I've started looking at the Syntax Parsing Framework and I have a few questions.
Regarding the EBNF format, I'm quite lost. The only sample in 12.2 that I found was the XML one and the ones form the CTP don't work anymore with 12.2. What would be the minimal EBNF to be able to parse a couple of words in a sentence let's say, Hello and World?
The sample directs you to create a cs file from an EBNF file. Would it be possible to load an EBNF file directly without creating a class first? I ask this because our grammar is based on a series of what we call "fields" and users can add their own to this list.
Thanks
Guy B.
Hey Guy, thanks for your feedback on the CTP version of the syntax parsing framework. I’m sorry that you had a problem with the samples. Which ones were giving you trouble? There was a bit of code churn before the CTP went out the door and it’s possible something which was working was broken accidentally. As far as your questions, I believe the attached file answers both of them (but let me know if it does not). The file dynamically loads in an EBNF grammar definition (which is a constant string, but could easily be generated based on customer preferences) and creates a CustomLanguage instance representing it. The grammar itself has a start symbol named Document, which represents zero or more Sentence symbols. Each Sentence represents one or more Phrase symbols followed by a punctuation symbol. And multiple instances of Phrase are separated by other types of punctuation. A Phrase represents one or more words. I have also included a short recursive routine to print the final parse tree to the debug window, which based on the input “Hello World! This sentence has multiple phrases; they are separated by a semicolon.” prints the following:
Document
Sentence
Phrase
WordToken: Hello
WordToken: World
SentenceEndingPunctuation
ExclamationPointToken: !
WordToken: This
WordToken: sentence
WordToken: has
WordToken: multiple
WordToken: phrases
PhraseSeparatingPunctuation
SemicolonToken: ;
WordToken: they
WordToken: are
WordToken: separated
WordToken: by
WordToken: a
WordToken: semicolon
DotToken: .
$:
If you have any questions on the grammar or anything else, let me know and I will try to answer them as best as possible.
Also, I should warn you that the format of the special sequences in the EBNF format has not been finalized and may change when the parsing framework is brought to RTM status.
Another thing to note is that you can also create a Grammar instance by populating the terminal and non-terminal symbols collections with objects representing the symbols manually.

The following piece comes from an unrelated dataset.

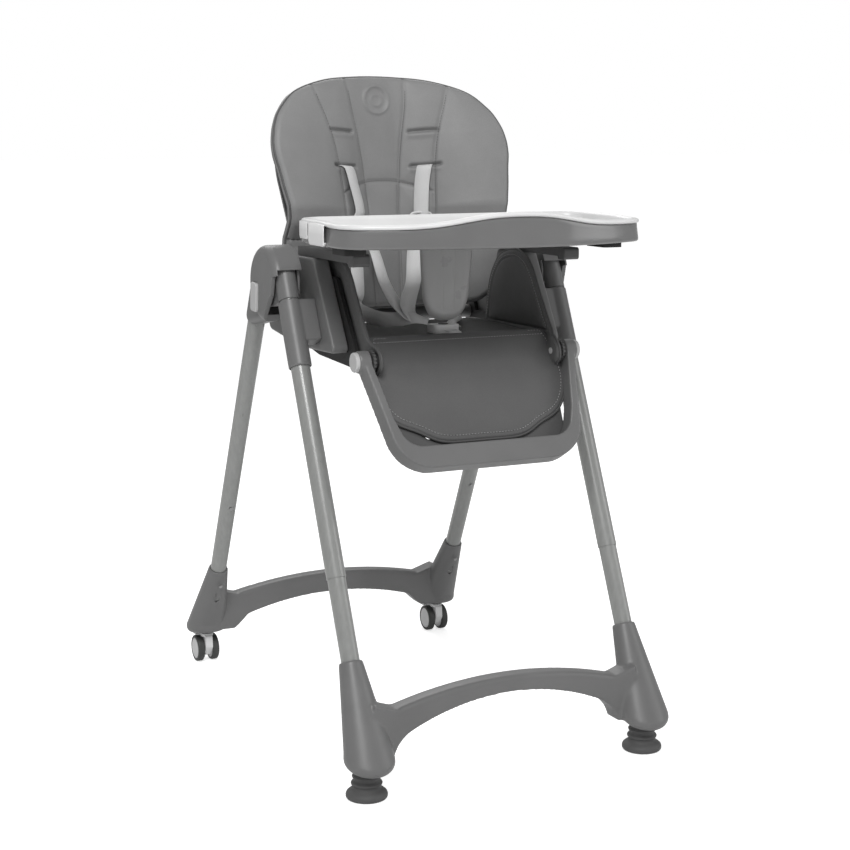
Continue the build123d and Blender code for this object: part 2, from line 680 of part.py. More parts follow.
def flat_strap(plane, points, depth):
    line = trace(Polyline(*points), line_width=STRAP_WIDTH)
    return extrude(plane.offset(depth) * line, amount=STRAP_THICKNESS)


def shoulder_straps():
    right = flat_strap(BACK_PLANE, [(63, 236), (58, 160), (24, 34)], 9)
    left = flat_strap(BACK_PLANE, [(-63, 236), (-24, 34)], 9)
    return Compound(children=[right, left])


def strap_slider():
    return BACK_PLANE * Pos(58.4, 166, 10) * (Box(34, 12, 5.4) - Box(STRAP_WIDTH + 1.6, 13, 3.4))


def waist_straps():
    right = flat_strap(Plane.XY, [(128, 0), (92, -66), (42, -112)], SEAT_TOP_Z + 4.2)
    return both_sides(right)


def crotch_strap():
    return flat_strap(Plane.XY, [(0, -192), (0, -152)], SEAT_TOP_Z + 1.5)


def buckle():
    body = Pos(0, -136, SEAT_TOP_Z + 9) * Box(46, 32, 13)
    body = fillet(body.edges().filter_by(Axis.Z), 8)
    return body - Pos(0, -136, SEAT_TOP_Z + 14) * Cylinder(8.3, 8)


def buckle_button():
    button = Pos(0, -136, SEAT_TOP_Z + 14.6) * Cylinder(8, 3.6)
    return fillet(button.edges().filter_by(GeomType.CIRCLE).sort_by(Axis.Z)[-1], 0.9)


def main():
    os.makedirs("parts", exist_ok=True)
    base = front_base()
    save("front_base", base)
    save("front_feet", both_sides(front_foot(base)))
    save_pair("front_leg_lower", front_leg_lower())
    save_pair("front_leg_upper", front_leg_upper())
    save_pair("front_collar", front_collar())
    save("fold_pins", fold_pins())
    save("collar_screws", collar_screws())
    save("rear_base", rear_base())
    save_pair("rear_leg", rear_leg())
    save("rear_screws", rear_screws())
    save_pair("shoulder_hood", shoulder_hood())
    save_pair("fold_button", fold_button())
    save_pair("caster_fork", caster_fork())
    save("caster_stems", both_sides(caster_stem()))
    save_pair("caster_axle", caster_axle())
    inner_hub, inner_tyre = caster_wheel(-1)
    outer_hub, outer_tyre = caster_wheel(1)
    save_pair("caster_hubs", Compound(children=[inner_hub, outer_hub]))
    save_pair("caster_tyres", Compound(children=[inner_tyre, outer_tyre]))
    save_pair("caster_brake", caster_brake())
    save_pair("height_sleeve", height_sleeve())
    save_pair("height_latch", height_latch())
    save_pair("side_panel", side_panel())
    save("armrests", both_sides(armrest()))
    save("seat_pan", seat_pan())
    save("footrest_ratchets", footrest_ratchets())
    save("seat_pad", seat_pad())
    save_pair("seat_wing", seat_wing())
    save("footrest_frame", footrest_frame())
    save("footrest_caps", both_sides(footrest_cap()))
    shift, plate = footrest_plate()
    save("footrest_plate", Pos(shift) * plate)
    save("leg_flap", leg_flap())
    save("backrest_pad", backrest_pad())
    save("backrest_shell", backrest_shell())
    save("recline_pin", recline_pin())
    save("recline_handle", recline_handle())
    save("tray", tray())
    save("insert_tray", insert_tray())
    save("crotch_guard", crotch_guard())
    save_pair("tray_latch", tray_latch())
    save("shoulder_straps", shoulder_straps())
    save("strap_slider", strap_slider())
    save("waist_straps", waist_straps())
    save("crotch_strap", crotch_strap())
    save("buckle", buckle())
    save("buckle_button", buckle_button())


main()
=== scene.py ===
"""Looks of a folding baby high chair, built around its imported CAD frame."""

import json  # noqa: E402
import math  # noqa: E402

import bmesh  # noqa: E402
import bpy  # noqa: E402
import numpy as np  # noqa: E402
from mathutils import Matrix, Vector  # noqa: E402

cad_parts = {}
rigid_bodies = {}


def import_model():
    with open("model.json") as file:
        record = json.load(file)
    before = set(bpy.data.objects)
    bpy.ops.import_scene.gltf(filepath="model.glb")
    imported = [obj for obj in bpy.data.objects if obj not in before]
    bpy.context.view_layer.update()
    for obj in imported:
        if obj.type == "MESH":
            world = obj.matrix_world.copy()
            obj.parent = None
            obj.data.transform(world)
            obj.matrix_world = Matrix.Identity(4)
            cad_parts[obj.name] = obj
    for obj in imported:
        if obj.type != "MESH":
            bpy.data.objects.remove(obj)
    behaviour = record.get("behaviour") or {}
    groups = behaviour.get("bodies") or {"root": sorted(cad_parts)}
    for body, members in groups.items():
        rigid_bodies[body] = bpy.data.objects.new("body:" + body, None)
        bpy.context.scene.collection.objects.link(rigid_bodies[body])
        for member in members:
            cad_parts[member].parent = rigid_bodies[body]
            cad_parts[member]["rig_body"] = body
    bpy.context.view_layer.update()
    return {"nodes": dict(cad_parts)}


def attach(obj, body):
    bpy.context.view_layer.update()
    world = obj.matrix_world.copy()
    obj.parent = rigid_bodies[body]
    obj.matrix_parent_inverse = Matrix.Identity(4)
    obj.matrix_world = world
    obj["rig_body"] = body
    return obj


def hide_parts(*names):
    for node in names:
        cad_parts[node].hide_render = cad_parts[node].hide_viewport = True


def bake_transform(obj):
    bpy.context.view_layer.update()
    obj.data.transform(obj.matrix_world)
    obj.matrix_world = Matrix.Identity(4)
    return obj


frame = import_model()
NODES = frame["nodes"]
MM = 0.001
WELD_GAP = 0.00002  # metres within which CAD points count as one
PAD_WELD_GAP = 0.00001
BEVEL_ANGLE = math.radians(35)
SPLIT_ANGLE = math.radians(32)

# ---------------------------------------------------------------- materials


def linear(grey, tint=(1.0, 1.0, 1.0)):
    """A display grey from 0 to 255 as a linear colour."""
    s = grey / 255
    v = s / 12.92 if s <= 0.04045 else ((s + 0.055) / 1.055) ** 2.4
    return (v * tint[0], v * tint[1], v * tint[2], 1.0)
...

This removes the need for EBNF files, which is just one way to provide grammatical information to the parsing framework. However, I can tell you that we have already made some breaking changes in this area, so again, keep that in mind.
And finally, if you haven’t already, you might want to check out my blog where I have been discussing the parsing framework: http://ko.infragistics.com/community/blogs/mike_dour/
Hi Mike. Thanks for the quick response.
I was under the impression that the Syntax Parsing Framework was no longer CTP with the 12.2 release. Am I wrong?
The samples that I had problems with were the ones posted in other threads in this forum. They no longer work with 12.2.
Thanks for your sample, I was able to achieve what I wanted to try out. To be honest, the EBNF syntax is quite daunting (a super regex on steroids) and I found very little help on the Web. While having Infragistics use a standard like this is fantastic, I think a few EBNF intro concepts articles like you posted on your blog would help Infragistics clients.
The original intent was to release the parsing framework in 12.2, but as the 12.2 release was being finalized we decided to ship it as a CTP again because there were some aspects, such as error reporting, that did not meet the quality level we expect, and some essential features, such as grammar ambiguity detection, did not get implemented in time.
There were many changes from the 12.1 to 12.2 CTPs, so it’s possible that is why the samples you’re using no longer work. Try using the samples included with the installed product. Those should work.
Yes I agree that EBNF could be a little complex for people if it is new to them. I do intend on writing a blog post or two introducing EBNF and context-free grammars, but I wanted to stay away from specifics relating to our EBNF format until it has been finalized. I don’t want to lead people in the wrong direction. For now, you may want to check out the articles below and if you have any questions, feel free to ask on this forum and I will try to answer as best I can.
http://en.wikipedia.org/wiki/Extended_Backus%E2%80%93Naur_Form
http://en.wikipedia.org/wiki/Context-free_grammar